4.8
April 28, 2012

We Have to Meet Our Egos to Lose Our Egos.

  “Unless we give up the speed and the urgency, we are not going to learn anything or absorb anything at all.”

With that invitation to slow down, Trungpa Rinpoche introduced [1] the theme of seeing ego’s games as the first step toward entering the path of the buddhadharma. In these early talks Rinpoche smiled sweetly, laughing, and was absolutely amused at our goal-orientation and hopes for liberation or instant Enlightenment. But while shattering all illusions of security or guarantee, the atmosphere he created in these talks was not at all depressing but fun!

“There is something extremely positive about our search for understanding, something that we could use as a steppingstone. That steppingstone is the chaos in our living situation, the pain and chaos and dissatisfaction and hunger and thirst.”

This was a far cry from the New Age self-improvement, self-cherishing themes of the day with their sugar-coated affirmations. But Rinpoche pounded in the Buddha’s message, the First Noble Truth, in modern language:

“Psychological pain is the beginning of the teaching…that pain is the direct experience of seeing our basic insecurity. Looking for security and failing to find it—that is a glimpse of egolessness, the state of the absence of ego.”

I was intrigued. Failing to find something to hang onto, being bewildered and acknowledging pain—that was the starting point?

As one raised on musical comedies with their many promises of living happily ever-after, I personally didn’t want to acknowledge the truth of suffering.

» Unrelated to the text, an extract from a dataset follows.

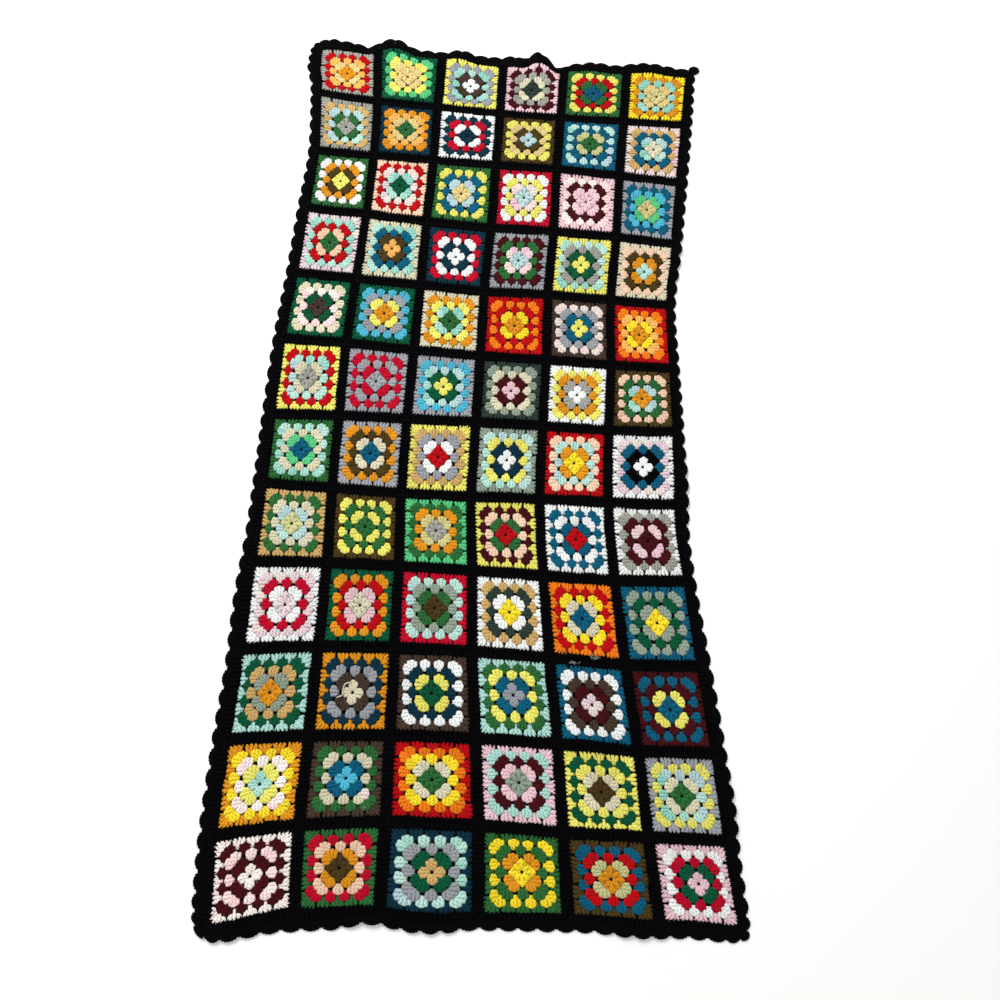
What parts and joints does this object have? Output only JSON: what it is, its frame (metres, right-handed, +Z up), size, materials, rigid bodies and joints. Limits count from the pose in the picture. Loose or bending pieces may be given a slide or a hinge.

I was young and adventurous with my life before me. But being open and curious, I couldn’t deny this truth to which Rinpoche pointed.

Plus, Rinpoche wasn’t deadly serious, nor was he ever depressing. If he had been I might have waved bon voyage to the good ship buddhadharma before ever coming aboard. But he was so charming, playful, and witty, I was magnetized—while being perplexed: the search and dissatisfaction the beginning of the path?

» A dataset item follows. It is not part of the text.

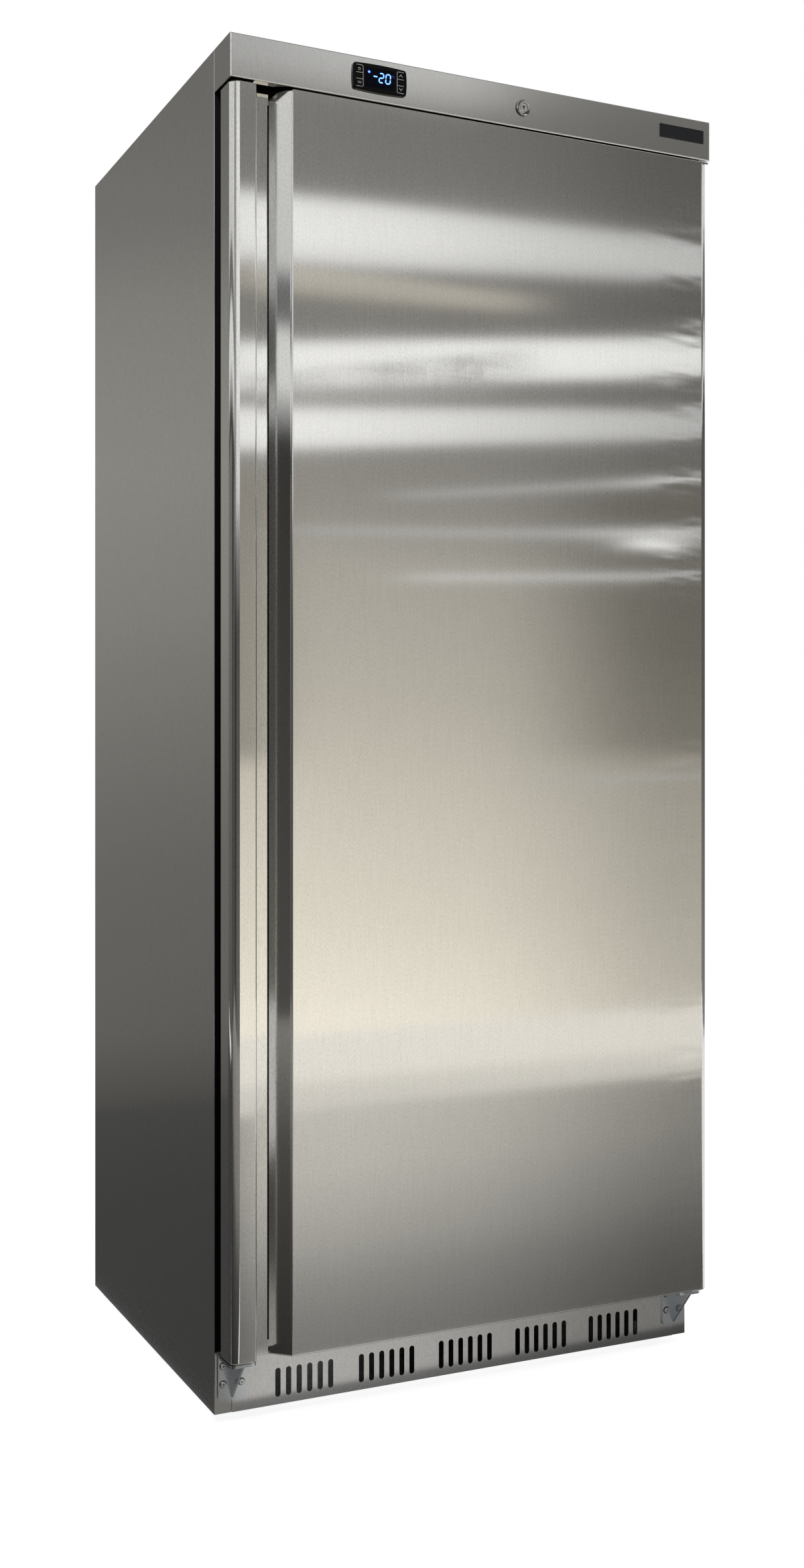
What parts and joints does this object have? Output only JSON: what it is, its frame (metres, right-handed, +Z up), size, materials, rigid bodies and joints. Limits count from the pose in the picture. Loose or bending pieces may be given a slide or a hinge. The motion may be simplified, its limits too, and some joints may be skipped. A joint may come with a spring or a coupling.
{
  "type": "upright freezer",
  "caption": "Tall stainless upright freezer with a full-height door, side grip, lock, controller and slotted kick panel; cold coil shelves inside.",
  "frame": {"origin": "on the floor, under the middle of the cabinet's width and of its depth from the fascia's front to the back panel, with the feet screwed right in", "axes": "+X to the right seen from the front, +Y from the door to the back, +Z up"},
  "size_m": [0.777, 0.6993, 1.895],
  "materials": {
    "case_steel": "fine horizontal satin grain",
    "fascia_steel": "fine horizontal satin grain",
    "door_steel": "fine horizontal satin grain",
    "kick_steel": "satin",
    "galvanised_sheet": "galvanised",
    "foam": "rigid closed-cell foam",
    "liner_white": "satin moulded plastic",
    "frame_plastic": "extruded plastic",
    "foot_plastic": "moulded plastic",
    "zinc_steel": "bright zinc plate",
    "pin_steel": "bright zinc plate",
    "badge_dark": "satin plate left blank",
    "controller_black": "glossy moulded plastic",
    "display_dark": "glossy lens",
    "lock_nickel": "nickel plate",
    "seal_grey": "soft extruded seal",
    "strike_plastic": "moulded plastic",
    "shelf_white": "white coated steel",
    "clip_white": "moulded plastic",
    "fan_grey": "moulded plastic",
    "fan_aluminium": "pressed sheet",
    "machine_black": "black enamel",
    "mount_rubber": "moulded rubber",
    "cover_black": "moulded plastic",
    "copper": "drawn copper"
  },
  "bodies": {
    "cabinet": {"back_panel": "galvanised_sheet", "badge_plate": "badge_dark", "base_pan": "galvanised_sheet", "bracket_lower_left": "zinc_steel", "bracket_lower_right": "zinc_steel", "bracket_screws": "pin_steel", "cable_gland": "cover_black", "compressor": "machine_black", "compressor_mounts": "mount_rubber", "compressor_terminals": "cover_black", "condenser": "fan_aluminium", "condenser_fan_motor": "machine_black", "condenser_fan_shroud": "machine_black", "controller_housing": "controller_black", "display_lens": "display_dark", "evaporator_risers": "shelf_white", "evaporator_shelf_1": "shelf_white", "evaporator_shelf_2": "shelf_white", "evaporator_shelf_3": "shelf_white", "evaporator_shelf_4": "shelf_white", "evaporator_shelf_5": "shelf_white", "evaporator_shelf_6": "shelf_white", "fascia": "fascia_steel", "filter_drier": "copper", "front_frame": "frame_plastic", "hinge_bracket_top": "zinc_steel", "hinge_pin_lower": "pin_steel", "hinge_pin_upper": "pin_steel", "inner_fan_housing": "clip_white", "inner_fan_motor": "machine_black", "inner_liner": "liner_white", "insulation": "foam", "kick_grille": "kick_steel", "lock_barrel": "lock_nickel", "machine_bulkhead": "galvanised_sheet", "rear_cover": "galvanised_sheet", "refrigerant_pipes": "copper", "shelf_clips": "clip_white", "side_panel_left": "case_steel", "side_panel_right": "case_steel", "top_panel": "case_steel"},
    "door": {"door_skin": "door_steel", "door_liner": "liner_white", "door_foam": "foam", "door_gasket": "seal_grey", "door_strike": "strike_plastic", "hinge_bush_lower": "strike_plastic", "hinge_bush_upper": "strike_plastic"},
    "lock_plug": {"lock_plug": "lock_nickel"},
    "key_upper_left": {"key_upper_left": "controller_black"},
    "key_lower_left": {"key_lower_left": "controller_black"},
    "key_up": {"key_up": "controller_black"},
    "key_down": {"key_down": "controller_black"},
    "inner_fan": {"inner_fan_blade": "fan_grey"},
    "condenser_fan": {"condenser_fan_blade": "fan_aluminium"},
    "foot_front_left": {"foot_front_left": "foot_plastic"},
    "foot_front_right": {"foot_front_right": "foot_plastic"},
    "foot_back_left": {"foot_back_left": "foot_plastic"},
    "foot_back_right": {"foot_back_right": "foot_plastic"}
  },
  "joints": [
    {"name": "door_hinge", "type": "hinge", "parent": "cabinet", "child": "door", "pos_m": [0.364, -0.32, 0], "axis": [0, 0, 1], "range_deg": [0, 120]},
    {"name": "lock_turn", "type": "hinge", "parent": "cabinet", "child": "lock_plug", "pos_m": [0.06, -0.33, 1.8642], "axis": [0, 1, 0], "range_deg": [0, 90]},
    {"name": "inner_fan_spin", "type": "hinge", "parent": "cabinet", "child": "inner_fan", "pos_m": [0, 0.242, 1.65], "axis": [0, 1, 0], "continuous": true},
    {"name": "condenser_fan_spin", "type": "hinge", "parent": "cabinet", "child": "condenser_fan", "pos_m": [0.15, 0.232, 0.1187], "axis": [0, 1, 0], "continuous": true},
    {"name": "key_upper_left_press", "type": "slide", "parent": "cabinet", "child": "key_upper_left", "axis": [0, 1, 0], "range_m": [0, 0.001], "stiffness_N_per_m": 1000, "springref_m": -0.0005},
    {"name": "key_lower_left_press", "type": "slide", "parent": "cabinet", "child": "key_lower_left", "axis": [0, 1, 0], "range_m": [0, 0.001], "stiffness_N_per_m": 1000, "springref_m": -0.0005},
    {"name": "key_up_press", "type": "slide", "parent": "cabinet", "child": "key_up", "axis": [0, 1, 0], "range_m": [0, 0.001], "stiffness_N_per_m": 1000, "springref_m": -0.0005},
    {"name": "key_down_press", "type": "slide", "parent": "cabinet", "child": "key_down", "axis": [0, 1, 0], "range_m": [0, 0.001], "stiffness_N_per_m": 1000, "springref_m": -0.0005},
    {"name": "foot_front_left_screw", "type": "slide", "parent": "cabinet", "child": "foot_front_left", "axis": [0, 0, -1], "range_m": [0, 0.015]},
    {"name": "foot_front_right_screw", "type": "slide", "parent": "cabinet", "child": "foot_front_right", "axis": [0, 0, -1], "range_m": [0, 0.015]},
    {"name": "foot_back_left_screw", "type": "slide", "parent": "cabinet", "child": "foot_back_left", "axis": [0, 0, -1], "range_m": [0, 0.015]},
    {"name": "foot_back_right_screw", "type": "slide", "parent": "cabinet", "child": "foot_back_right", "axis": [0, 0, -1], "range_m": [0, 0.015]}
  ]
}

I was intrigued. How could failing to find something to hang onto, being bewildered and acknowledging it, be the starting point of a spiritual path?

Rinpoche responded, “The discovery of confusion is enlightenment…discovering the confusion…is facing reality and getting beyond self-deception.”

This was so brutally honest—and helpful. We were invited to make friends with the basic groundlessness of the human situation and with the anxiety that arises from that. This was not only a lesson in non-duality but a view brought down to earthy practicality, down to the meditation cushion, where we were encouraged to relax and even to have a sense of humor about our situation.

“We use ego as a steppingstone constantly…that which would begin to throw ego away would also be ego. So the starting point is not abandoning ego as bad, but going along with it and letting it wear itself out.”

In all of Trungpa Rinpoche’s seminars, sessions of sitting meditation were built into the

Photo: Shambhala Meditation Center, LA

schedule. And his meditation instruction was as non-dual as the view of buddhadharma he presented.

“Meditation is a way of permitting hang-ups of mind to churn up and then use these materials that come up as part of the practice. These psychological hang-ups are like manure. You do not throw away manure; you use it on your garden. It becomes part of your resourcefulness. In the same way, you use your hang-ups…as part of your path by not rejecting them as a bad thing or indulging in them, but simply relating to them as they are.”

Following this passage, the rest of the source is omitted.